Because of this, calculators that only ask for salary often overstate or understate tax for expats. Including pension and Gift Aid data gives a much more useful estimate.
National Insurance for expats
Income tax is only part of the picture. If you are employed in the UK, Class 1 employee National Insurance can reduce take-home pay further. In some cross-border situations, social security coordination rules and certificates can shift where contributions are paid. For initial planning, this calculator applies standard annual employee NI thresholds to UK employment income so you can see the likely payroll impact.
If you have detached worker arrangements, treaty-driven social security relief, or dual payroll structures, use the result as a baseline rather than a final liability.
Step-by-step: using the calculator correctly
- Choose your residency status for the tax year: resident, non-resident, or split-year.
- If split-year is selected, enter resident months carefully based on your timeline.
- Enter UK employment income and any self-employment profit.
- Enter total foreign income and choose arising or remittance basis for planning.
- If remittance basis is selected, enter only the amount brought into the UK.
- Add pension contributions and Gift Aid donations to refine adjusted net income.
- Confirm personal allowance eligibility and calculate.
- Review tax, NI, net income, and effective rate, then run alternative scenarios.
Common expat mistakes this tool helps prevent
- Assuming non-residence automatically: day count and ties matter.
- Ignoring remittances: moving money into the UK can trigger tax impacts.
- Missing allowance taper: many high earners underestimate this effect.
- Forgetting NI: income tax-only estimates can be too optimistic.
- Using one scenario only: better planning comes from comparing multiple cases.
Practical checklist before filing
Once you have run your estimate, gather supporting records early. This reduces filing friction and helps your adviser or payroll team identify reliefs and exposures accurately.
- Travel logs with entry and exit dates.
- Employment contracts and work location evidence.
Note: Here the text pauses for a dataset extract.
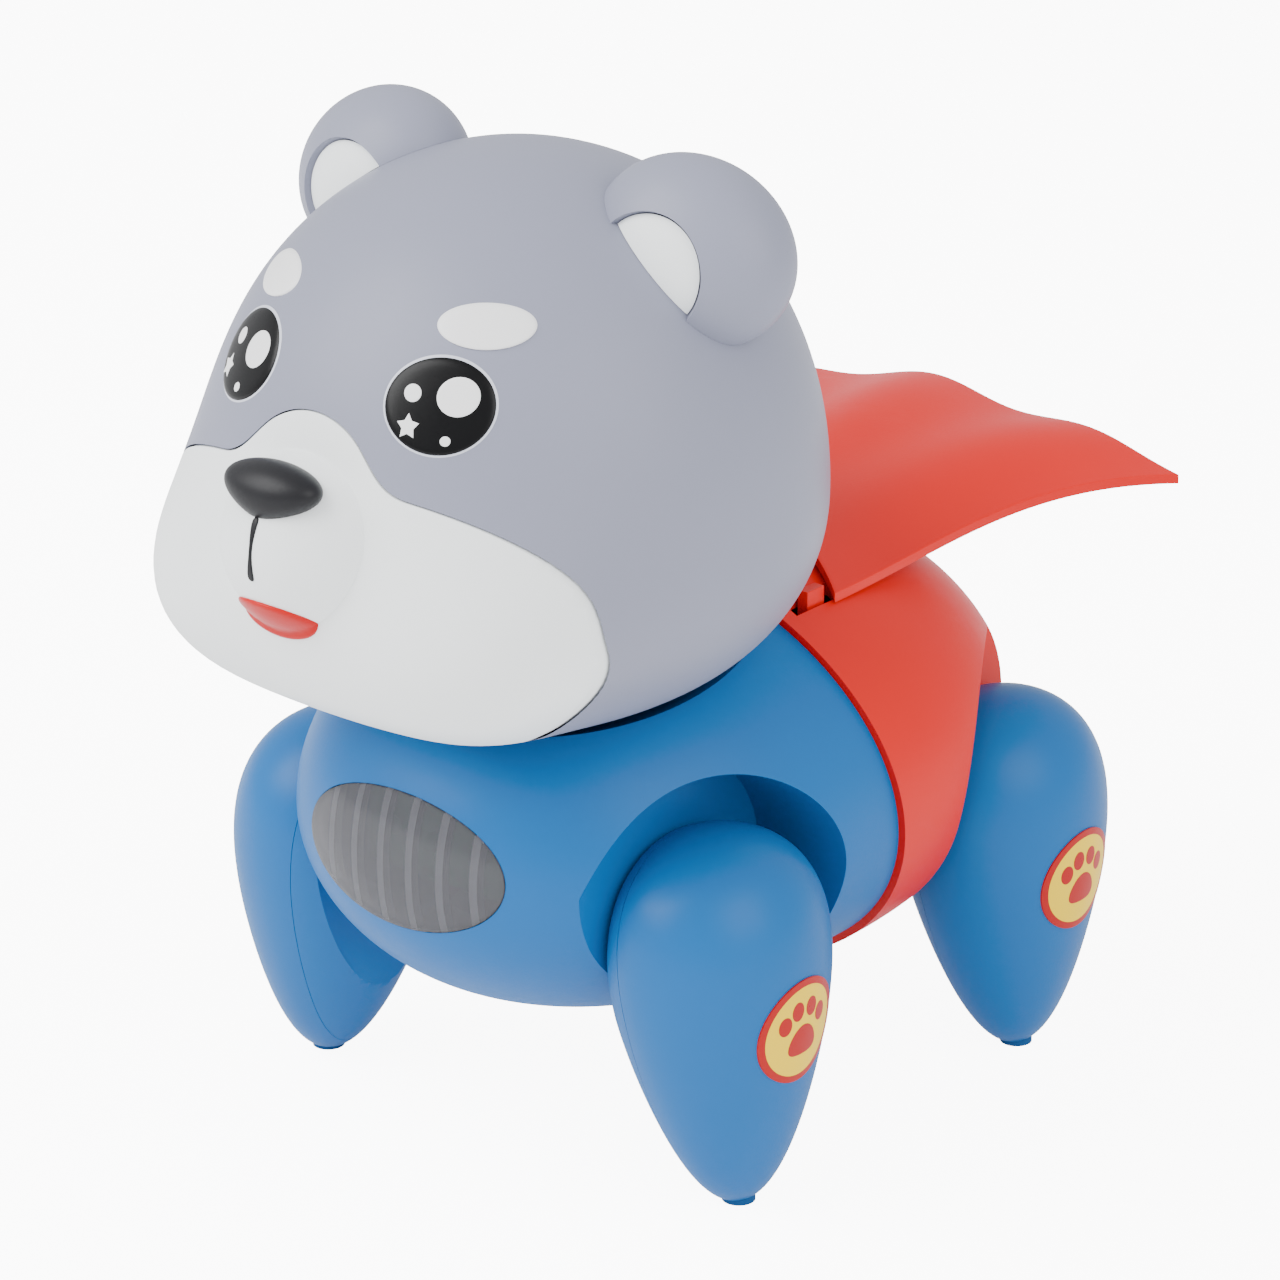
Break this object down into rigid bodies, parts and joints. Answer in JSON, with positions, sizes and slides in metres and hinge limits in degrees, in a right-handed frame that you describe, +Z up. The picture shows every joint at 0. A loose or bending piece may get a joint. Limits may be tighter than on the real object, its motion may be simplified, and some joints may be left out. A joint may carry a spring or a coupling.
{
  "type": "walking toy robot dog",
  "caption": "Battery walking toy puppy: big turning head, two-colour body with a smoked chest lens, swinging drop-shaped legs and a flapping cape.",
  "frame": {"origin": "on the surface it stands on, under the middle of its whole length and width", "axes": "+Z up, -Y towards the face, +X towards the puppy's left"},
  "size_m": [0.11, 0.1717, 0.1614],
  "materials": {
    "blue_shell": "satin moulded blue",
    "red_shell": "satin moulded red",
    "head_grey": "soft matte lavender grey",
    "face_white": "matte white",
    "eye_black": "printed black with white highlights",
    "nose_black": "charcoal, semi gloss",
    "tongue_red": "matte red",
    "smoke_lens": "smoked clear plastic with moulded ribs",
    "sticker": "printed vinyl, yellow with red rim and paw",
    "foot_rubber": "soft rubber",
    "steel": "bright steel",
    "gear_nylon": "natural nylon",
    "chassis_grey": "dark grey ABS",
    "plate_white": "white ABS",
    "board_green": "green circuit board",
    "cell_wrap": "printed cell wrap",
    "switch_black": "black",
    "bush_tan": "acetal"
  },
  "bodies": {
    "torso": {"front_shell": "blue_shell", "rear_shell": "red_shell", "chest_lens": "smoke_lens", "light_board": "board_green", "gearbox_left_plate": "plate_white", "gearbox_right_plate": "plate_white", "gear_pins": "steel", "motor": "steel", "main_board": "board_green", "speaker": "chassis_grey", "battery_box": "chassis_grey", "battery_cells": "cell_wrap", "battery_contacts": "steel", "switch_body": "switch_black", "leg_bushes": "bush_tan", "neck_post": "chassis_grey", "chassis_screws": "steel", "cape_pins": "steel"},
    "motor_rotor": {"motor_pinion": "steel"},
    "first_gear": {"first_gear": "gear_nylon"},
    "second_gear": {"second_gear": "gear_nylon"},
    "crank": {"crank_gear": "gear_nylon", "crank_shaft": "steel"},
    "link_left": {"link_left": "gear_nylon"},
    "link_right": {"link_right": "gear_nylon"},
    "power_switch": {"switch_knob": "switch_black"},
    "battery_door": {"battery_door": "blue_shell"},
    "door_screw": {"door_screw": "steel"},
    "head": {"head_shell": "head_grey", "neck_bush": "bush_tan", "face_mask": "face_white", "nose": "nose_black", "mouth_line": "nose_black", "tongue": "tongue_red", "eyes": "eye_black", "brows": "face_white", "ear_left": "head_grey", "ear_right": "head_grey", "ear_liners": "face_white"},
    "cape": {"cape": "red_shell"},
    "leg_front_left": {"leg_outer_front_left": "blue_shell", "leg_inner_front_left": "blue_shell", "leg_axle_front_left": "steel", "foot_pad_front_left": "foot_rubber", "leg_sticker_front_left": "sticker"},
    "leg_front_right": {"leg_outer_front_right": "blue_shell", "leg_inner_front_right": "blue_shell", "leg_axle_front_right": "steel", "foot_pad_front_right": "foot_rubber", "leg_sticker_front_right": "sticker"},
    "leg_rear_left": {"leg_outer_rear_left": "blue_shell", "leg_inner_rear_left": "blue_shell", "leg_axle_rear_left": "steel", "foot_pad_rear_left": "foot_rubber", "leg_sticker_rear_left": "sticker"},
    "leg_rear_right": {"leg_outer_rear_right": "blue_shell", "leg_inner_rear_right": "blue_shell", "leg_axle_rear_right": "steel", "foot_pad_rear_right": "foot_rubber", "leg_sticker_rear_right": "sticker"}
  },
  "joints": [
    {"name": "leg_front_left_swing", "type": "hinge", "parent": "torso", "child": "leg_front_left", "pos_m": [0.0285, -0.02675, 0.046], "axis": [1, 0, 0], "range_deg": [-14, 14]},
    {"name": "leg_front_right_swing", "type": "hinge", "parent": "torso", "child": "leg_front_right", "pos_m": [-0.0285, -0.02675, 0.046], "axis": [1, 0, 0], "range_deg": [-14, 14]},
    {"name": "leg_rear_left_swing", "type": "hinge", "parent": "torso", "child": "leg_rear_left", "pos_m": [0.0285, 0.04525, 0.046], "axis": [1, 0, 0], "range_deg": [-14, 14]},
    {"name": "leg_rear_right_swing", "type": "hinge", "parent": "torso", "child": "leg_rear_right", "pos_m": [-0.0285, 0.04525, 0.046], "axis": [1, 0, 0], "range_deg": [-14, 14]},
    {"name": "link_left_turn", "type": "hinge", "parent": "leg_front_left", "child": "link_left", "pos_m": [0.023, -0.02675, 0.06], "axis": [1, 0, 0], "range_deg": [-14, 14]},
    {"name": "link_right_turn", "type": "hinge", "parent": "leg_front_right", "child": "link_right", "pos_m": [-0.023, -0.02675, 0.06], "axis": [1, 0, 0], "range_deg": [-14, 14]},
    {"name": "crank_turn", "type": "hinge", "parent": "torso", "child": "crank", "pos_m": [0, 0.00925, 0.06], "axis": [1, 0, 0], "continuous": true},
    {"name": "second_gear_turn", "type": "hinge", "parent": "torso", "child": "second_gear", "pos_m": [0, 0.02422, 0.0579], "axis": [1, 0, 0], "continuous": true},
    {"name": "first_gear_turn", "type": "hinge", "parent": "torso", "child": "first_gear", "pos_m": [0, 0.03684, 0.06378], "axis": [1, 0, 0], "continuous": true},
    {"name": "motor_turn", "type": "hinge", "parent": "torso", "child": "motor_rotor", "pos_m": [0, 0.04889, 0.05682], "axis": [1, 0, 0], "continuous": true},
    {"name": "head_turn", "type": "hinge", "parent": "torso", "child": "head", "pos_m": [0, -0.02695, 0.0716], "axis": [0, 0, 1], "range_deg": [-12, 12]},
    {"name": "cape_flap", "type": "hinge", "parent": "torso", "child": "cape", "pos_m": [0, 0.01025, 0.07769], "axis": [1, 0, 0], "range_deg": [0, 12]},
    {"name": "power_switch_slide", "type": "slide", "parent": "torso", "child": "power_switch", "axis": [1, 0, 0], "range_m": [-0.002, 0.002]},
    {"name": "battery_door_lift", "type": "slide", "parent": "torso", "child": "battery_door", "axis": [0, 0, -1], "range_m": [0, 0.012]},
    {"name": "door_screw_turn", "type": "hinge", "parent": "battery_door", "child": "door_screw", "pos_m": [0, -0.02265, 0.02], "axis": [0, 0, 1], "continuous": true}
  ],
  "couplings": [
    {"joint": "leg_rear_left_swing", "follows": "leg_front_left_swing", "ratio": 1},
    {"joint": "leg_front_right_swing", "follows": "leg_front_left_swing", "ratio": -1},
    {"joint": "leg_rear_right_swing", "follows": "leg_front_left_swing", "ratio": -1},
    {"joint": "link_left_turn", "follows": "leg_front_left_swing", "ratio": -1},
    {"joint": "link_right_turn", "follows": "leg_front_left_swing", "ratio": 1},
    {"joint": "crank_turn", "follows": "second_gear_turn", "ratio": -0.25},
    {"joint": "first_gear_turn", "follows": "second_gear_turn", "ratio": -3.6},
    {"joint": "motor_turn", "follows": "second_gear_turn", "ratio": 12.96}
  ]
}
- Foreign income statements and tax deducted abroad.
- Bank records showing remittances to the UK.
- Pension contribution certificates and Gift Aid confirmations.
- Previous UK tax returns where relevant.
Authoritative resources you should review
Use official guidance to validate assumptions and check for updates. Recommended references include:
- UK Income Tax rates and bands (GOV.UK)
- Tax on foreign income and residence rules (GOV.UK)
- RDR3 Statutory Residence Test guidance (GOV.UK)
Final thought for expats
A UK tax calculator for expats is most powerful when used as a decision tool, not just a number generator. Run your base case, then test alternatives: resident versus split-year, arising versus remittance, with and without pension contributions. The goal is clarity before action. If your profile includes complex trust structures, carried interest, non-UK pensions, or multi-jurisdiction employment, pair this estimate with specialist advice. Better planning upfront usually saves both tax and stress later.
Important: This calculator provides an estimate for informational purposes and does not constitute tax advice. UK tax outcomes depend on full personal facts, source rules, treaty positions, and HMRC interpretation.